Yes, not to quibble, but in the outset of the article you indeed offered four categories of "worry." You also offered an undifferentiated list of worries immediately following, lots of them falling toward the bogus category just by inspection. Your graphs following the list also illustrated the bogus form of worry. I'm only a casual reader, I can't read your mind, and I probably get all your intended nuances, but I read the article on a holistic basis as one pointing out the typical folly of undue investment worry.

The debt-related concerns that I noted are tough to quantify to a stock-specific level. But then, lots and lots of analysis is tough to quantify to that level, due to the data lacking robustness. Modern markets haven't been around long enough, and they've morphed a lot, so durable data samples are elusive.
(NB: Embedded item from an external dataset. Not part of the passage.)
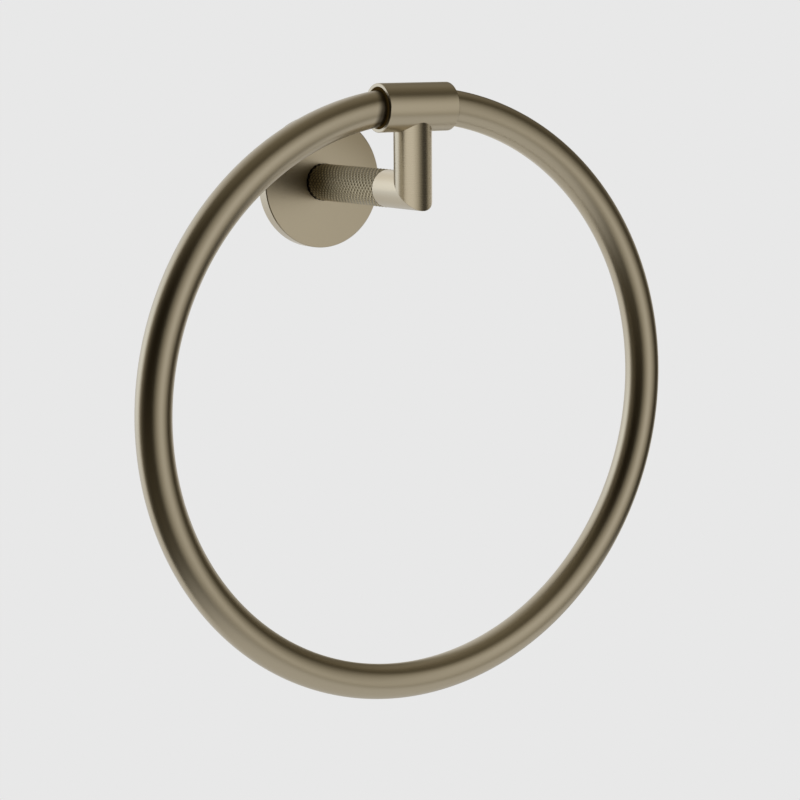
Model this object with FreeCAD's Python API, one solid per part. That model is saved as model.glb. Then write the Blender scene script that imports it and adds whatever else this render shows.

A lot of what we get left with are probabilities, distributions, and tails -- or at least our estimates of all three and more, presented as educated guesses.

WRT to quantifying the risk that surrounds the debt problem, I think we're seeing it, somewhat, in real time -- it's in the diminished market multiple. Investors are cautious on the secular future, beyond whatever cyclical expansion we're having. The yoke of debt, whether it's preserving the claim of existing creditors to current sovereign deadbeats, or paying for further bailouts and stimulus, is a claim on future growth potential, and I think investors are discounting a slower-growth future. (How can they not, when the government of the world's largest economy is spending $3 for every $2 it takes in, its central bank is buying a large portion of the resulting deficit, and is the largest holder of governmental debt, and there is almost zero political will to stop the madness?)

The real interesting part will be when the true crisis phase of developed-world debt, ours and Japan's and Europe's, dawns on us. Right now, we're just warming up before the game -- I'm not sure we've even thrown out the first pitch. Maybe the teams are just now taking the field. (And yes, in the meantime I think investors can still make money, in a variety of assets.)

I am most fond of the quote attributed to Hemingway -- that a man goes broke slowly, then all at once.

Paul Nunes

Jeff; Tom Graff over at Real MOney has an outstanding post regarding Muni issues this afternoon. For those who don't know; Tom also wrote the blog Accrued Interest; Tom has many well written pieces describing how various facets of the fixed income markets operate; Have a great holiday weekend!


scm0330 -- I am sure that you want to be fair in your observations. If you look again, I think you will see that I do indeed have four categories and invited people to suggest more. I write about the real economic risks nearly every week, emphasizing employment and housing. I have written several articles on the deficit issue, with a link at the top of the page.

Thanks for pointing out three threats you take seriously. One challenge is to try to quantify the worries and translate them into future earnings of the companies we might buy. Or to figure out where else to look for investments.

Let's take your public pension example. How should that affect a decision about buying stocks? Do we wait for some kind of "all clear"? Until more states imitate NJ? How would we measure progress?

Thanks again for your suggestions.



Jeff, I think in presenting a more-or-less undifferentiated list of "worries," you end up trivializing legitimiate risks to the economy, and to the market. With that preamble, I'd add "developed world sovereign debt," "municipal finances," and
"public sector pensions" to the worry list. All trace back to the same root condition -- namely, unaffordable debt obligations, and promises. If they prove affordable, it's because we've chosen to honor them at the cost of other destinations for our economy's human and financial capital. Choices count, and there's not much escaping this reality. In the meantime, I guess we'll (you'll) regard them as the functional equivalent of the Hindenburg Omen and the BP spill as threats to the system.

Paul Nunes

The Bond Vigilantes in General;
Collapse of Euro

jeff; well done


Thanks, Brett. Good additions to the list!


Brett Alexander


This was brilliant. Some of my favorites: "There is no volume." "The retail investor is dead, probably for a whole generation." Also, the on again, off again love affair with the Baltic Dry Index depending on what point of view it supports at the time.

The real highlight of the year, for me, was David Rosenberg essentially telling the ECRI guys that they don't know how to interpret their own proprietary indicator.

We now have Meredith Whitney trying so very hard to stay relevant predicting the Muni-Apocalypse.